▶ [WRITTEN REQUEST] Write every line of the material out exactly as shown.

▶ [INFORMATION SHOWN]
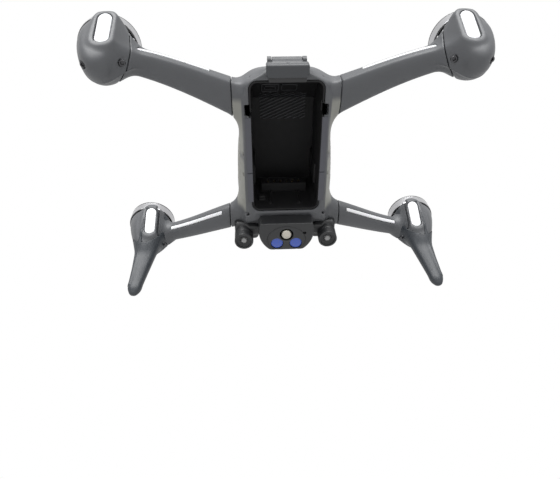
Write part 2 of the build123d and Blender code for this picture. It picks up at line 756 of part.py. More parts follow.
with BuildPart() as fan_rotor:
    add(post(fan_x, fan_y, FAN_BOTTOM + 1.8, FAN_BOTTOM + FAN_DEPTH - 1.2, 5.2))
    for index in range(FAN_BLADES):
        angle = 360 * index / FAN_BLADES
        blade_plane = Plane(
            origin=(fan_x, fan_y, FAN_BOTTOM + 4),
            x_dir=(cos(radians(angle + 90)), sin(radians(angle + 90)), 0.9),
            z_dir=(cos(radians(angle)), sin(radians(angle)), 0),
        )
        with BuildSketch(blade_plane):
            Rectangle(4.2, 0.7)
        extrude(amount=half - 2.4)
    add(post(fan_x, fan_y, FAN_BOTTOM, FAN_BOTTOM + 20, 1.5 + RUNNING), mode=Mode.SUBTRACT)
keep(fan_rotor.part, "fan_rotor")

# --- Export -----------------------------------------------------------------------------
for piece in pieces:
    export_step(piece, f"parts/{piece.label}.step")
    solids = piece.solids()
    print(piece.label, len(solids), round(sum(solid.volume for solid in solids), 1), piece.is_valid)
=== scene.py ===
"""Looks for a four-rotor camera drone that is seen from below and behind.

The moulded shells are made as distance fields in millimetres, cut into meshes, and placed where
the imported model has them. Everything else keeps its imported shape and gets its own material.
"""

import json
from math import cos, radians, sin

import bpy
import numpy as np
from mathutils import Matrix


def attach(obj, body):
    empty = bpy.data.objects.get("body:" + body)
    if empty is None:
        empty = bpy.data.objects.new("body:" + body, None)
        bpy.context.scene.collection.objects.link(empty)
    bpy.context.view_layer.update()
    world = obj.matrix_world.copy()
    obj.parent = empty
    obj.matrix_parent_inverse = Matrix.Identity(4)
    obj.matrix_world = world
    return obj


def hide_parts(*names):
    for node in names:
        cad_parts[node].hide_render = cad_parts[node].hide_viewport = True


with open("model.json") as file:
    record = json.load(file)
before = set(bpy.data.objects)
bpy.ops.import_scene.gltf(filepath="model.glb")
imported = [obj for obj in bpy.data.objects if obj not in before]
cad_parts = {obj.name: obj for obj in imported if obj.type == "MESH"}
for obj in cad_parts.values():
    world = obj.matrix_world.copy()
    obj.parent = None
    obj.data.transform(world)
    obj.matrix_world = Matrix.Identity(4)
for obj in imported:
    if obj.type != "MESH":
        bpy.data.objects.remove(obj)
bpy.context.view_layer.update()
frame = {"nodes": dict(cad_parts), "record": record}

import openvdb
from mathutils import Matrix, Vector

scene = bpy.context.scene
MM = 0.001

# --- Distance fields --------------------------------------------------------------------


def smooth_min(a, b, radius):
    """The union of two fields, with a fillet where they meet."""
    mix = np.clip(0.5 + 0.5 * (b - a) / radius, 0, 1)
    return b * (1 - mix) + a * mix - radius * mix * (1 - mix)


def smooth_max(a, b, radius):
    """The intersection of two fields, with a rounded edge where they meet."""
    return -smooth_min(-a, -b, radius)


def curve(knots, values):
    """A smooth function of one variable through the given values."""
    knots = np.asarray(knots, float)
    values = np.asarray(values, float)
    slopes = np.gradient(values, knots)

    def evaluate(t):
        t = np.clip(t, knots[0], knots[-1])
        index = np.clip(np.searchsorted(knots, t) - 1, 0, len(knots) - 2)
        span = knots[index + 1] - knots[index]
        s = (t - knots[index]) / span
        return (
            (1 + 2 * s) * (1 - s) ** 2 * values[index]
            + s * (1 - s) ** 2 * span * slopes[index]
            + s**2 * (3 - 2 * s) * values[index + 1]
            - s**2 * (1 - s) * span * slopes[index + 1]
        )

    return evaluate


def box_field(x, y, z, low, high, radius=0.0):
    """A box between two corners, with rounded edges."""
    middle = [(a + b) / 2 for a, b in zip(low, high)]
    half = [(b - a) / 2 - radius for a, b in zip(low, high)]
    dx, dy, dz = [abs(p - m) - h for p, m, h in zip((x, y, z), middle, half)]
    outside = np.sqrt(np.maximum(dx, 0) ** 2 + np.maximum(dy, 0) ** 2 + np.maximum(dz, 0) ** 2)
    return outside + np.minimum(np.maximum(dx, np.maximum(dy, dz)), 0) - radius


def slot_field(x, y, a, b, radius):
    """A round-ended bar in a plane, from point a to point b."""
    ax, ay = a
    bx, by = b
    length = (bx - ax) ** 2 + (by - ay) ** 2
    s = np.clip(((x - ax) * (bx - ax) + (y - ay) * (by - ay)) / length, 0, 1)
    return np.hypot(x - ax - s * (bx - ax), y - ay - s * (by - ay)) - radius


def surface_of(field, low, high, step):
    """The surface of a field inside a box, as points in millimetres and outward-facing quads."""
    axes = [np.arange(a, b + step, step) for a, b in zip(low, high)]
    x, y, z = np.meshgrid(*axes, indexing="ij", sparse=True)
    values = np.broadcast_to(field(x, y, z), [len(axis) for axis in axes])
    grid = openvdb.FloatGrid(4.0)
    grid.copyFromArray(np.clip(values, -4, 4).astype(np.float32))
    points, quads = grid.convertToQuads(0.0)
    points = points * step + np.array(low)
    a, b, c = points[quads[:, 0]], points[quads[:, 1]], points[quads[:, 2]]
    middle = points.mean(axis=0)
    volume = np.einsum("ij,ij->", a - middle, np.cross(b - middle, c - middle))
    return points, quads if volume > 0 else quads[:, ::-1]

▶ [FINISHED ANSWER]
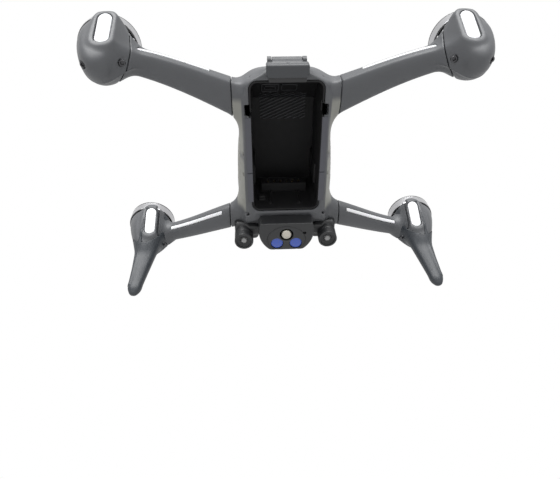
Write part 2 of the build123d and Blender code for this picture. It picks up at line 756 of part.py. More parts follow.
with BuildPart() as fan_rotor:
    add(post(fan_x, fan_y, FAN_BOTTOM + 1.8, FAN_BOTTOM + FAN_DEPTH - 1.2, 5.2))
    for index in range(FAN_BLADES):
        angle = 360 * index / FAN_BLADES
        blade_plane = Plane(
            origin=(fan_x, fan_y, FAN_BOTTOM + 4),
            x_dir=(cos(radians(angle + 90)), sin(radians(angle + 90)), 0.9),
            z_dir=(cos(radians(angle)), sin(radians(angle)), 0),
        )
        with BuildSketch(blade_plane):
            Rectangle(4.2, 0.7)
        extrude(amount=half - 2.4)
    add(post(fan_x, fan_y, FAN_BOTTOM, FAN_BOTTOM + 20, 1.5 + RUNNING), mode=Mode.SUBTRACT)
keep(fan_rotor.part, "fan_rotor")

# --- Export -----------------------------------------------------------------------------
for piece in pieces:
    export_step(piece, f"parts/{piece.label}.step")
    solids = piece.solids()
    print(piece.label, len(solids), round(sum(solid.volume for solid in solids), 1), piece.is_valid)
=== scene.py ===
"""Looks for a four-rotor camera drone that is seen from below and behind.

The moulded shells are made as distance fields in millimetres, cut into meshes, and placed where
the imported model has them. Everything else keeps its imported shape and gets its own material.
"""

import json
from math import cos, radians, sin

import bpy
import numpy as np
from mathutils import Matrix


def attach(obj, body):
    empty = bpy.data.objects.get("body:" + body)
    if empty is None:
        empty = bpy.data.objects.new("body:" + body, None)
        bpy.context.scene.collection.objects.link(empty)
    bpy.context.view_layer.update()
    world = obj.matrix_world.copy()
    obj.parent = empty
    obj.matrix_parent_inverse = Matrix.Identity(4)
    obj.matrix_world = world
    return obj


def hide_parts(*names):
    for node in names:
        cad_parts[node].hide_render = cad_parts[node].hide_viewport = True


with open("model.json") as file:
    record = json.load(file)
before = set(bpy.data.objects)
bpy.ops.import_scene.gltf(filepath="model.glb")
imported = [obj for obj in bpy.data.objects if obj not in before]
cad_parts = {obj.name: obj for obj in imported if obj.type == "MESH"}
for obj in cad_parts.values():
    world = obj.matrix_world.copy()
    obj.parent = None
    obj.data.transform(world)
    obj.matrix_world = Matrix.Identity(4)
for obj in imported:
    if obj.type != "MESH":
        bpy.data.objects.remove(obj)
bpy.context.view_layer.update()
frame = {"nodes": dict(cad_parts), "record": record}

import openvdb
from mathutils import Matrix, Vector

scene = bpy.context.scene
MM = 0.001

# --- Distance fields --------------------------------------------------------------------


def smooth_min(a, b, radius):
    """The union of two fields, with a fillet where they meet."""
    mix = np.clip(0.5 + 0.5 * (b - a) / radius, 0, 1)
    return b * (1 - mix) + a * mix - radius * mix * (1 - mix)


def smooth_max(a, b, radius):
    """The intersection of two fields, with a rounded edge where they meet."""
    return -smooth_min(-a, -b, radius)


def curve(knots, values):
    """A smooth function of one variable through the given values."""
    knots = np.asarray(knots, float)
    values = np.asarray(values, float)
    slopes = np.gradient(values, knots)

    def evaluate(t):
        t = np.clip(t, knots[0], knots[-1])
        index = np.clip(np.searchsorted(knots, t) - 1, 0, len(knots) - 2)
        span = knots[index + 1] - knots[index]
        s = (t - knots[index]) / span
        return (
            (1 + 2 * s) * (1 - s) ** 2 * values[index]
            + s * (1 - s) ** 2 * span * slopes[index]
            + s**2 * (3 - 2 * s) * values[index + 1]
            - s**2 * (1 - s) * span * slopes[index + 1]
        )

    return evaluate


def box_field(x, y, z, low, high, radius=0.0):
    """A box between two corners, with rounded edges."""
    middle = [(a + b) / 2 for a, b in zip(low, high)]
    half = [(b - a) / 2 - radius for a, b in zip(low, high)]
    dx, dy, dz = [abs(p - m) - h for p, m, h in zip((x, y, z), middle, half)]
    outside = np.sqrt(np.maximum(dx, 0) ** 2 + np.maximum(dy, 0) ** 2 + np.maximum(dz, 0) ** 2)
    return outside + np.minimum(np.maximum(dx, np.maximum(dy, dz)), 0) - radius


def slot_field(x, y, a, b, radius):
    """A round-ended bar in a plane, from point a to point b."""
    ax, ay = a
    bx, by = b
    length = (bx - ax) ** 2 + (by - ay) ** 2
    s = np.clip(((x - ax) * (bx - ax) + (y - ay) * (by - ay)) / length, 0, 1)
    return np.hypot(x - ax - s * (bx - ax), y - ay - s * (by - ay)) - radius


def surface_of(field, low, high, step):
    """The surface of a field inside a box, as points in millimetres and outward-facing quads."""
    axes = [np.arange(a, b + step, step) for a, b in zip(low, high)]
    x, y, z = np.meshgrid(*axes, indexing="ij", sparse=True)
    values = np.broadcast_to(field(x, y, z), [len(axis) for axis in axes])
    grid = openvdb.FloatGrid(4.0)
    grid.copyFromArray(np.clip(values, -4, 4).astype(np.float32))
    points, quads = grid.convertToQuads(0.0)
    points = points * step + np.array(low)
    a, b, c = points[quads[:, 0]], points[quads[:, 1]], points[quads[:, 2]]
    middle = points.mean(axis=0)
    volume = np.einsum("ij,ij->", a - middle, np.cross(b - middle, c - middle))
    return points, quads if volume > 0 else quads[:, ::-1]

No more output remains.